This Season’s Most Compelling Haircut Offers Wash-And-Wear Ease—And the Promise of Transformation
“A ll off?” a doubtful Italian coiffeur asks a long-haired, 24-year-old Audrey Hepburn in her first starring role as a princess-on-the-lam in Roman Holiday. “All off,” the soon-to-be-gamine commands him. This most famous onscreen haircut in movie history gave rise, in the decades that followed, to a host of imitators—and a single label.
No one knows who was the first to call it a “pixie” cut, or even where the word pixie itself comes from. The dictionary says a pixie is “a cheerful, mischievous sprite” or “a usually petite, vivacious woman.” But my best guess is that the term was part of a broader social effort to tame with cuteness and adorability a gesture that, in the right hands, might smack of radical feminine reinvention and empowerment. No one called Joan of Arc a “pixie” when she cut off her hair to lead an army tasked with saving medieval France from the English. But it stuck to Jean Seberg (the star of Otto Preminger’s 1957 Saint Joan), and given her serious ambitions, it must have grated. No one would have dared to call Frida Kahlo a “pixie” in 1940 when, post-divorce from Diego Rivera, she immortalized her self-shorn locks in a painting. (The couple would remarry by the end of that year.)

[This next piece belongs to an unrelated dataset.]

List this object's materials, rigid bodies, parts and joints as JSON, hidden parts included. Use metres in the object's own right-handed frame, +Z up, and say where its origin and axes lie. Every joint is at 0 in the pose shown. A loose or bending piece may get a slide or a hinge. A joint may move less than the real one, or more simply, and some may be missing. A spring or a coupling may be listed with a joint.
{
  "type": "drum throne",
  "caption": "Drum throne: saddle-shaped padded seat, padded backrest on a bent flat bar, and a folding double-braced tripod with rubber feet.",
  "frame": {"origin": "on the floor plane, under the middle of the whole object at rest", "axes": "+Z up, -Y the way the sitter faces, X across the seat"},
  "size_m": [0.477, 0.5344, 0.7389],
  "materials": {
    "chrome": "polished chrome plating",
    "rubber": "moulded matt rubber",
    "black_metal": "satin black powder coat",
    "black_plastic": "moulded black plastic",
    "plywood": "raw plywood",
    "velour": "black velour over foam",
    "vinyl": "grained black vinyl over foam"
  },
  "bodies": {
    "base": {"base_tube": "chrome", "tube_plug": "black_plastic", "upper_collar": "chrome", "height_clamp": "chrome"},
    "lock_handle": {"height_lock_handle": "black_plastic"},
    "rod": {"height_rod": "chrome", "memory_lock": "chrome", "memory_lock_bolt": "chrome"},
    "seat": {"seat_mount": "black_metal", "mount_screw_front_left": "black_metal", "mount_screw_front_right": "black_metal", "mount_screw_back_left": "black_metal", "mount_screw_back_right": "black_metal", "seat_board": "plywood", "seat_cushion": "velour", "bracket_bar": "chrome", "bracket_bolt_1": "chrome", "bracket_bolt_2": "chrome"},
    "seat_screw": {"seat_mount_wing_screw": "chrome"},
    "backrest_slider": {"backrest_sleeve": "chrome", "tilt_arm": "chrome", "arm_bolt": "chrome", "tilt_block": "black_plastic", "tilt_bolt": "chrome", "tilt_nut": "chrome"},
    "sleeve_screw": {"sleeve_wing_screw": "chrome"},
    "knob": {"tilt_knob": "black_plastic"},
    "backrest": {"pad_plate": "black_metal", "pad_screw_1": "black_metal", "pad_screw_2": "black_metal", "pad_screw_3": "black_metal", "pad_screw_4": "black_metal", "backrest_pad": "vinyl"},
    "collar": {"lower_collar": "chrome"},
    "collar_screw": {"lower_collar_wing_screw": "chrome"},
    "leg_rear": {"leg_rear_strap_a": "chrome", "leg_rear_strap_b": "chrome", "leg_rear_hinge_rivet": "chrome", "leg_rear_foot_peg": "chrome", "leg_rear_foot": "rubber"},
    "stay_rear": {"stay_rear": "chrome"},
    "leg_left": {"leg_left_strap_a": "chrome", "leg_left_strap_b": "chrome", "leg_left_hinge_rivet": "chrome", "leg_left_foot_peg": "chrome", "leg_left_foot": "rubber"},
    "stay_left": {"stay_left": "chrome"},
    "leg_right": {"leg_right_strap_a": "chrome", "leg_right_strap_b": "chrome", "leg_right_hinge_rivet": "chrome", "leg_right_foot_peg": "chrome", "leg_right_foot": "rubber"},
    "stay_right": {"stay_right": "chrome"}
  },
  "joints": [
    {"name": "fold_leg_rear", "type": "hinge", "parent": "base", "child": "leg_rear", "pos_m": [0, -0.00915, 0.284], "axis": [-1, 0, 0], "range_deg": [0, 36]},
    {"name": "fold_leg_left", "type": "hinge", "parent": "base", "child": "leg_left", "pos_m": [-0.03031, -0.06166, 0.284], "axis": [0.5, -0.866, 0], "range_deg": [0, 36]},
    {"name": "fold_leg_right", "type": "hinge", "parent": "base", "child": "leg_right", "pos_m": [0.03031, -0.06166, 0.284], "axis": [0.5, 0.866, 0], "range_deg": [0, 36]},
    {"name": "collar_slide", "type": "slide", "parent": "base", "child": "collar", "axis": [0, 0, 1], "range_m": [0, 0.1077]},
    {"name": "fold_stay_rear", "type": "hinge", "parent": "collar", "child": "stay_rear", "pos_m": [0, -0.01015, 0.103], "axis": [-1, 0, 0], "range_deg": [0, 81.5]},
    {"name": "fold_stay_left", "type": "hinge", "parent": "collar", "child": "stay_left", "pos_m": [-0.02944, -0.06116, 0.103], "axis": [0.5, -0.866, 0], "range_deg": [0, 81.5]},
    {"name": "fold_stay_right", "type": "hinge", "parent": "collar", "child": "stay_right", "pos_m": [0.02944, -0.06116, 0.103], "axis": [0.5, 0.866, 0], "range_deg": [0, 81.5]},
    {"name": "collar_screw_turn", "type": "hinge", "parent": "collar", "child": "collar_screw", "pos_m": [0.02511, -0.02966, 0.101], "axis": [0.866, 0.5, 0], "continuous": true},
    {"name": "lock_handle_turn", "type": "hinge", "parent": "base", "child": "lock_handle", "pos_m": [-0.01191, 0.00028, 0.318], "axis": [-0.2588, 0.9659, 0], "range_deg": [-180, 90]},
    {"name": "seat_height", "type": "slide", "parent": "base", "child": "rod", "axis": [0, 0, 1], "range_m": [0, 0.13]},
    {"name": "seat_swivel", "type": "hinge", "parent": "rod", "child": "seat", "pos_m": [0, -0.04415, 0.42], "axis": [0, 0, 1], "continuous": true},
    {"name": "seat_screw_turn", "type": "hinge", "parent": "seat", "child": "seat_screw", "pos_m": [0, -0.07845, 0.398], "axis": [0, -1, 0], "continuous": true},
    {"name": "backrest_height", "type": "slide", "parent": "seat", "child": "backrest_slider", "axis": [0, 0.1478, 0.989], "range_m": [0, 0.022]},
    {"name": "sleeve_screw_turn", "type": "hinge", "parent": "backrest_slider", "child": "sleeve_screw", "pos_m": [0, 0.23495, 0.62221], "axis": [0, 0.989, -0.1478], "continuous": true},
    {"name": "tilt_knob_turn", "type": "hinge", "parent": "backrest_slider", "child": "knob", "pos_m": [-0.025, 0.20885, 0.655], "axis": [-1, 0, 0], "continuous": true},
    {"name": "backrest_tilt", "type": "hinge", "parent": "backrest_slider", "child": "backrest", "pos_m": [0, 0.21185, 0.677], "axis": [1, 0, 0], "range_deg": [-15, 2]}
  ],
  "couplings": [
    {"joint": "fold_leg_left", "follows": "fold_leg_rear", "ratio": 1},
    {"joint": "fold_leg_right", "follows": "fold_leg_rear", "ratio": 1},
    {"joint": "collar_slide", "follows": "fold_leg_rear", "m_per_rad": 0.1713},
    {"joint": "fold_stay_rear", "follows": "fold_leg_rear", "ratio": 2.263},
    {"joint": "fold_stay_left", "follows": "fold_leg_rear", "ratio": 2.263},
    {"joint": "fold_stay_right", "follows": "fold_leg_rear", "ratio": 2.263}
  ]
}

These styles go far beyond the wave of bobs that broke a year or so ago, when women began tiptoeing back into salons. A-list Parisian hairstylist Rishi Jokhoo reports a recent uptick in the number of longtime clients arriving at his 1st arrondissement atelier in search of radical makeovers, explaining how features take on added importance, and identities change, when you “can’t hide behind your hair anymore.” Meanwhile, Etienne Sekola—who will open a new salon with Jokhoo later this year, and who took iconoclastic Bond girl Léa Seydoux super-short for the fall 2021 promotion of No Time to Die—credits the brilliant French actor as inspiration for the embrace of these confidence-boosting cuts.

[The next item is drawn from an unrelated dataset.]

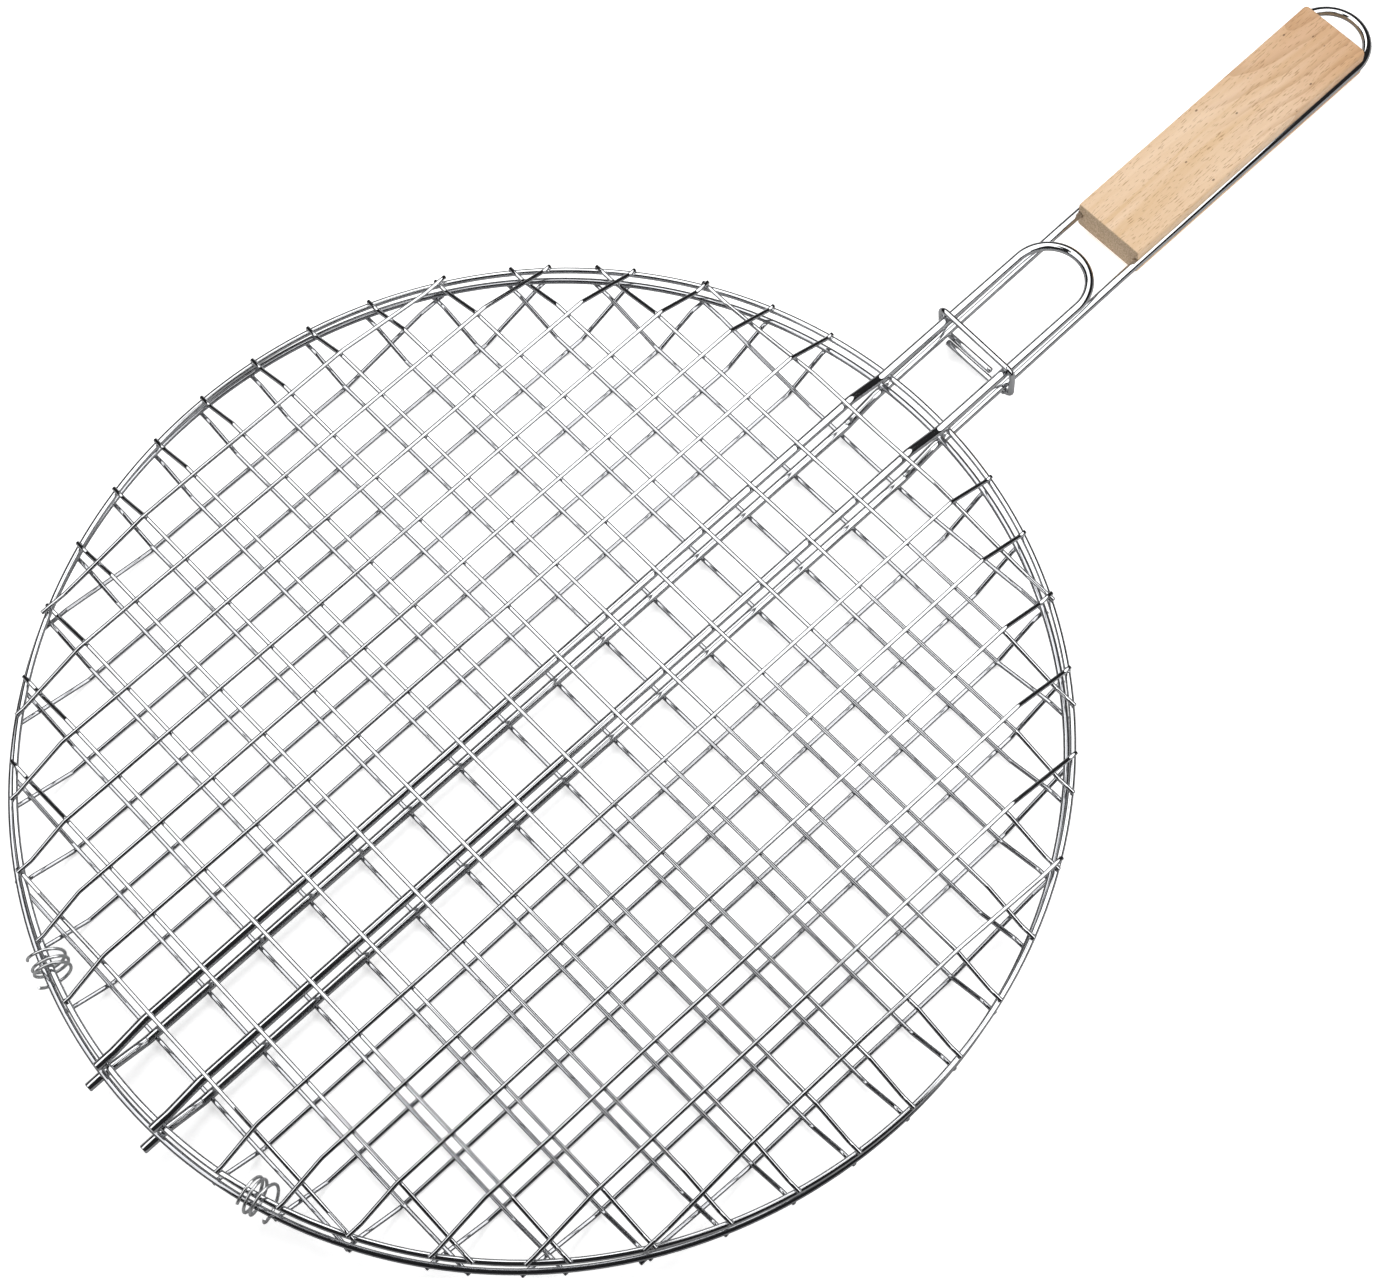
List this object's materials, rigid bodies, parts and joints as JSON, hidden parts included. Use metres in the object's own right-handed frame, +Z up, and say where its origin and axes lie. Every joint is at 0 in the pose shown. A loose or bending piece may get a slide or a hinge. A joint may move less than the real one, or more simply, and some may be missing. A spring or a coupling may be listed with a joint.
{
  "type": "round hinged grill basket",
  "caption": "Round wire grill basket: two dished grids hinged at the back clamp food, locked by a sliding ring on the rods, with a flat wooden handle and hanging loop.",
  "frame": {"origin": "bottom centre of the bounding box, on the surface that the lower grid lies on", "axes": "+X along the handle towards its hanging loop, +Y across it, +Z up through the lid grid"},
  "size_m": [0.526, 0.32, 0.0224],
  "materials": {
    "chromed_grid_wire": "bright chrome plate on drawn steel wire, spot-welded",
    "chromed_rod": "bright chrome plate on heavier drawn rod",
    "spring_wire": "thin bright-drawn steel wire",
    "pale_beech": "sanded, unvarnished, open-pored"
  },
  "bodies": {
    "base": {"lower_rim": "chromed_grid_wire", "lower_frame_rod": "chromed_rod", "lower_cross_wire_01": "chromed_grid_wire", "lower_cross_wire_02": "chromed_grid_wire", "lower_cross_wire_03": "chromed_grid_wire", "lower_cross_wire_04": "chromed_grid_wire", "lower_cross_wire_05": "chromed_grid_wire", "lower_cross_wire_06": "chromed_grid_wire", "lower_cross_wire_07": "chromed_grid_wire", "lower_cross_wire_08": "chromed_grid_wire", "lower_cross_wire_09": "chromed_grid_wire", "lower_cross_wire_10": "chromed_grid_wire", "lower_cross_wire_11": "chromed_grid_wire", "lower_cross_wire_12": "chromed_grid_wire", "lower_cross_wire_13": "chromed_grid_wire", "lower_long_wire_01": "chromed_grid_wire", "lower_long_wire_02": "chromed_grid_wire", "lower_long_wire_03": "chromed_grid_wire", "lower_long_wire_04": "chromed_grid_wire", "lower_long_wire_05": "chromed_grid_wire", "lower_long_wire_06": "chromed_grid_wire", "lower_long_wire_07": "chromed_grid_wire", "lower_long_wire_08": "chromed_grid_wire", "lower_long_wire_09": "chromed_grid_wire", "lower_long_wire_10": "chromed_grid_wire", "lower_long_wire_11": "chromed_grid_wire", "lower_long_wire_12": "chromed_grid_wire", "wooden_handle": "pale_beech", "hinge_coil_left": "spring_wire", "hinge_coil_right": "spring_wire"},
    "lid": {"upper_rim": "chromed_grid_wire", "upper_frame_rod": "chromed_rod", "upper_cross_wire_01": "chromed_grid_wire", "upper_cross_wire_02": "chromed_grid_wire", "upper_cross_wire_03": "chromed_grid_wire", "upper_cross_wire_04": "chromed_grid_wire", "upper_cross_wire_05": "chromed_grid_wire", "upper_cross_wire_06": "chromed_grid_wire", "upper_cross_wire_07": "chromed_grid_wire", "upper_cross_wire_08": "chromed_grid_wire", "upper_cross_wire_09": "chromed_grid_wire", "upper_cross_wire_10": "chromed_grid_wire", "upper_cross_wire_11": "chromed_grid_wire", "upper_cross_wire_12": "chromed_grid_wire", "upper_cross_wire_13": "chromed_grid_wire", "upper_long_wire_01": "chromed_grid_wire", "upper_long_wire_02": "chromed_grid_wire", "upper_long_wire_03": "chromed_grid_wire", "upper_long_wire_04": "chromed_grid_wire", "upper_long_wire_05": "chromed_grid_wire", "upper_long_wire_06": "chromed_grid_wire", "upper_long_wire_07": "chromed_grid_wire", "upper_long_wire_08": "chromed_grid_wire", "upper_long_wire_09": "chromed_grid_wire", "upper_long_wire_10": "chromed_grid_wire", "upper_long_wire_11": "chromed_grid_wire", "upper_long_wire_12": "chromed_grid_wire"},
    "ring": {"locking_ring": "chromed_rod"}
  },
  "joints": [
    {"name": "lid_hinge", "type": "hinge", "parent": "base", "child": "lid", "pos_m": [-0.25625, 0, 0.0112], "axis": [0, -1, 0], "range_deg": [0, 100], "deforming": ["hinge_coil_left", "hinge_coil_right"]},
    {"name": "ring_slide", "type": "slide", "parent": "base", "child": "ring", "axis": [1, 0, 0], "range_m": [-0.02, 0.056]}
  ]
}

And there’s nothing particularly cute or demure about the style’s latest iteration. “I hate the word pixie,” says Guido Palau, who kicked off a new craze for short—really short—hair at Valentino’s couture show in January, giving British model Fran Summers a head-hugging, dark-dyed, irreverently idiosyncratic chop. The same description applies to Jean Campbell’s chunky, around-the-ears crop courtesy of her longtime hairdresser, Luke Hersheson, which did away with the ethereal model’s superlong, flaxen tresses. And big changes were also afoot backstage at Michael Kors, where Orlando Pita sheared off supermodel Isabeli Fontana’s bombshell waves. Partly inspired by a 1990s photograph of Linda Evangelista, the cut was also meant as a departure from Fontana’s “sexy Brazilian” Victoria’s Secret heyday, when “sexy” meant long hair. “This cut shows me in my truest light,” she said after the show.
They weren’t always considered a plus. “Until 1794, cutting a woman’s hair short was almost always a sign of her femininity being stripped away and her life being destroyed,” says art historian Anne Higonnet. “It took a moment of complete social upheaval following the French Revolution for the idea of short hair as punishment to get turned around,” she explains. Higonnet, whose book, Liberty, Equality, Fashion, will focus on three style icons of the French Revolution, credits Thérésa Tallien—a Spanish-born French aristocrat with revolutionary inclinations—with leading the charge. “Tallien was thrown in jail during the Terror, her hair was chopped off, and her clothing was confiscated,” says Higonnet. “She helped overthrow Robespierre from within prison, and when she got out, she was the darling of France, but she’d lost everything. So she leveraged her popularity and declared that her short hair and undergarments were the ultimate Parisian chic.”
The cuts caught on with a fashionable public emerging from the trauma of a society turned upside down. (Sound familiar?) They were called coiffures à la Titus in honor of the Roman emperor, though they also went by the name “porcupine hair,” which doesn’t roll off the tongue quite like “pixie”—or “mixie,” a term recently coined by neologists to mark the evolution of last season’s mullets into these quick-drying, wash-and-wear haircuts, whose practicality is understandably alluring.